Work to do: Please return the full listing below without altering anything.

/---

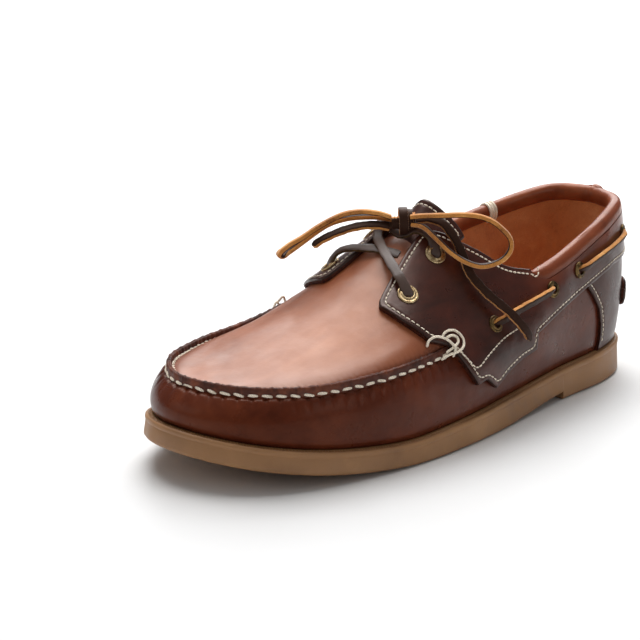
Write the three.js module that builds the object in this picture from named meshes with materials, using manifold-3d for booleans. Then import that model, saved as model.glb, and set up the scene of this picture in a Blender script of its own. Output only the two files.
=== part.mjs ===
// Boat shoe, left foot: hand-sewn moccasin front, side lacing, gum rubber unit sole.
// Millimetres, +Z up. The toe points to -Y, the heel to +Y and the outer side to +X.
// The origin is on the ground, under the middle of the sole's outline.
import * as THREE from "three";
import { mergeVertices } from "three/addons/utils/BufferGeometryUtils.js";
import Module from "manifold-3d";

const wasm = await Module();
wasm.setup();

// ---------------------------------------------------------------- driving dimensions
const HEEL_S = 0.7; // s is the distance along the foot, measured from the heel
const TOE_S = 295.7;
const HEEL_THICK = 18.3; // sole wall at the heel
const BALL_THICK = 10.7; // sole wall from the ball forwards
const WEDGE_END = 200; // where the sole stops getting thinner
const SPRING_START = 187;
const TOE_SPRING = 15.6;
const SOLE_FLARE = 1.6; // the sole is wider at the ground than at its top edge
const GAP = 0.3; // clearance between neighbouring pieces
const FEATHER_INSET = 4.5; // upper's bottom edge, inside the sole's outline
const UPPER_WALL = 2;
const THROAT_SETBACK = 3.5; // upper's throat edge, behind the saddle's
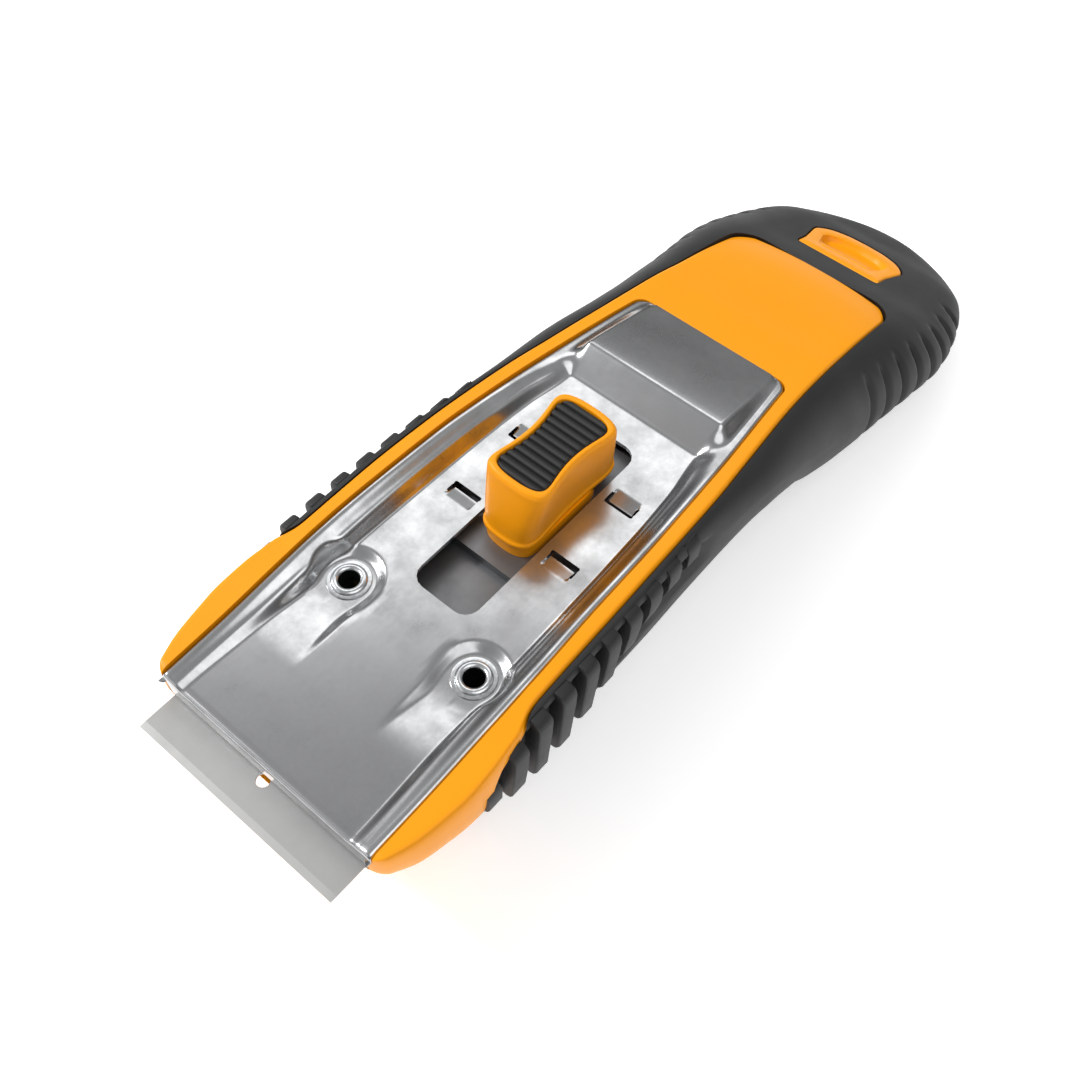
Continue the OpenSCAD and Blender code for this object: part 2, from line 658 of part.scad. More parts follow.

\---

Solution for this problem:
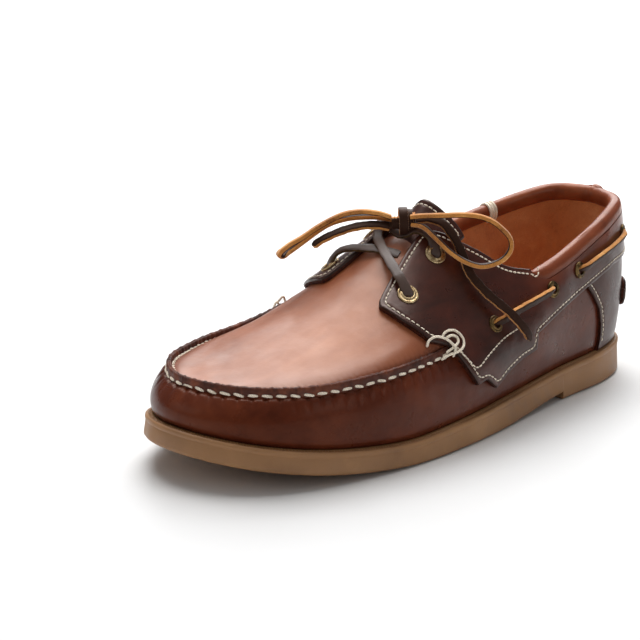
Write the three.js module that builds the object in this picture from named meshes with materials, using manifold-3d for booleans. Then import that model, saved as model.glb, and set up the scene of this picture in a Blender script of its own. Output only the two files.
=== part.mjs ===
// Boat shoe, left foot: hand-sewn moccasin front, side lacing, gum rubber unit sole.
// Millimetres, +Z up. The toe points to -Y, the heel to +Y and the outer side to +X.
// The origin is on the ground, under the middle of the sole's outline.
import * as THREE from "three";
import { mergeVertices } from "three/addons/utils/BufferGeometryUtils.js";
import Module from "manifold-3d";

const wasm = await Module();
wasm.setup();

// ---------------------------------------------------------------- driving dimensions
const HEEL_S = 0.7; // s is the distance along the foot, measured from the heel
const TOE_S = 295.7;
const HEEL_THICK = 18.3; // sole wall at the heel
const BALL_THICK = 10.7; // sole wall from the ball forwards
const WEDGE_END = 200; // where the sole stops getting thinner
const SPRING_START = 187;
const TOE_SPRING = 15.6;
const SOLE_FLARE = 1.6; // the sole is wider at the ground than at its top edge
const GAP = 0.3; // clearance between neighbouring pieces
const FEATHER_INSET = 4.5; // upper's bottom edge, inside the sole's outline
const UPPER_WALL = 2;
const THROAT_SETBACK = 3.5; // upper's throat edge, behind the saddle's
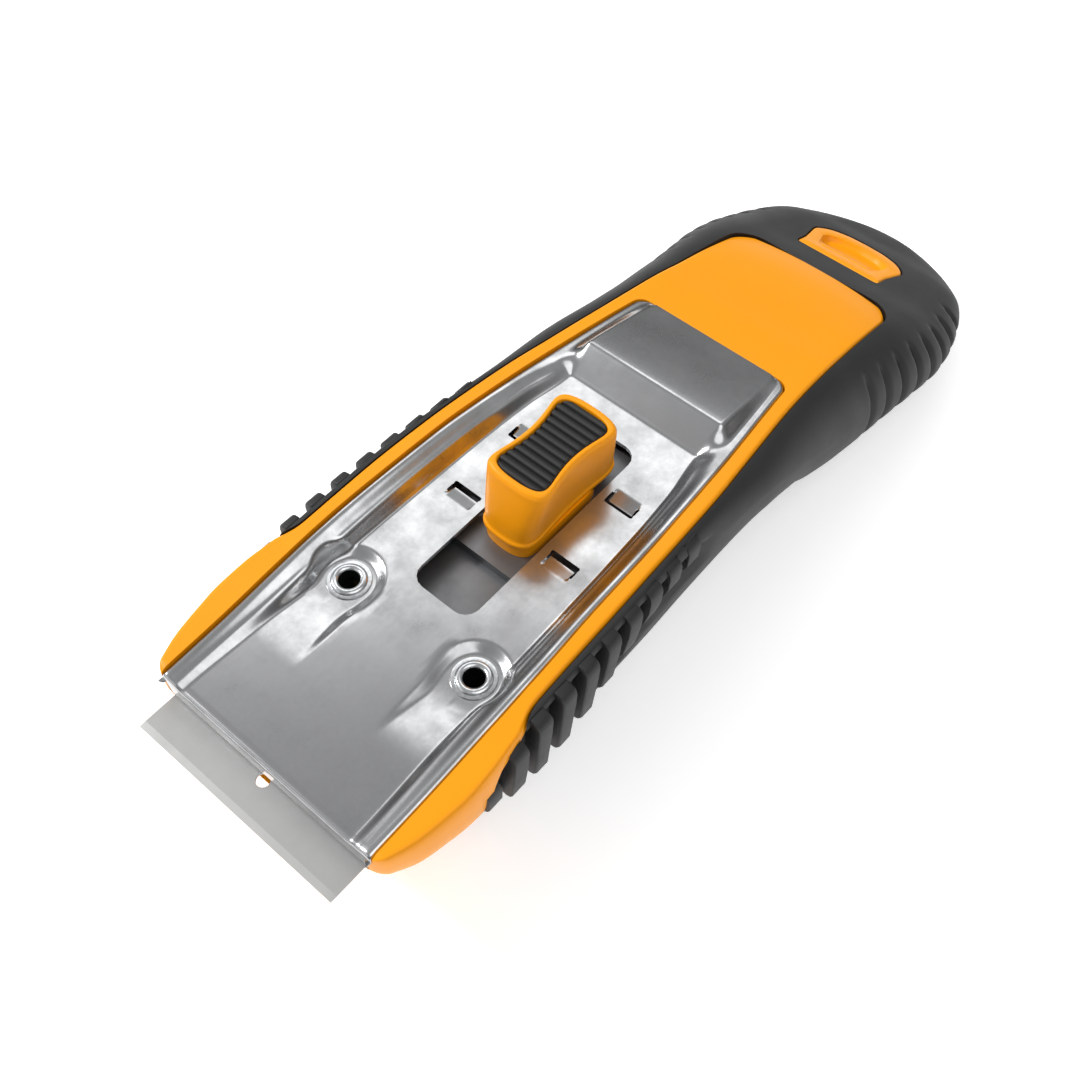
Continue the OpenSCAD and Blender code for this object: part 2, from line 658 of part.scad. More parts follow.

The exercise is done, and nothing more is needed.